In 2002, the federal district court granted the motions of the Sierra Club and Judicial Watch to proceed with discovery about the makeup of the task force. The government appealed the case to the U.S. Court of Appeals for the D.C. Circuit, which in July 2003 refused to overturn the lower court's order. The government then petitioned the U.S. Supreme Court to take the case, which it agreed to do in December 2003.
"This administration is fanatically resistant to oversight and public accountability," said People For the American Way Foundation President Ralph G. Neas. "The Supreme Court should prevent obsessive White House secrecy from prevailing over basic constitutional checks and balances,"

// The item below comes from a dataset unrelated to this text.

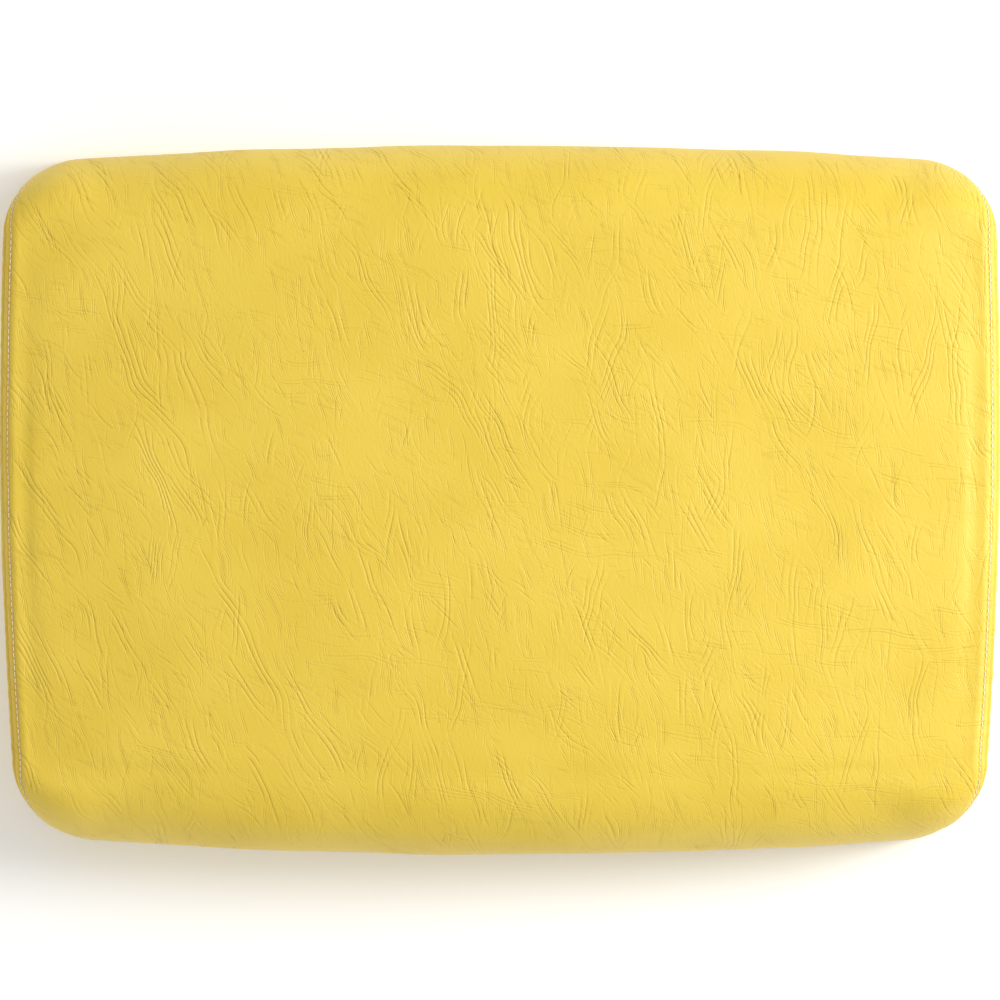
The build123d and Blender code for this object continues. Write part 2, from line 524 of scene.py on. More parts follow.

The amici joining in this brief share the conviction that broad access to government records protects values essential to representative democracy and promotes public participation in public policy. They hold that "Public participation in government can be meaningful only if the people know what officials are doing, and how they are doing it. Equally, without that information the people can't hold public officials accountable for their actions."
"A free, plural, and inclusive democracy can prosper only when it is continuously subjected to public review and scrutiny," said American Library Association (ALA) Washington Office Executive Director Emily Sheketoff. "History has taught us that secrecy and democracy are like crude oil and pure water — no matter how hard to try to integrate the two, they simply can't co-exist as a single entity," she concluded.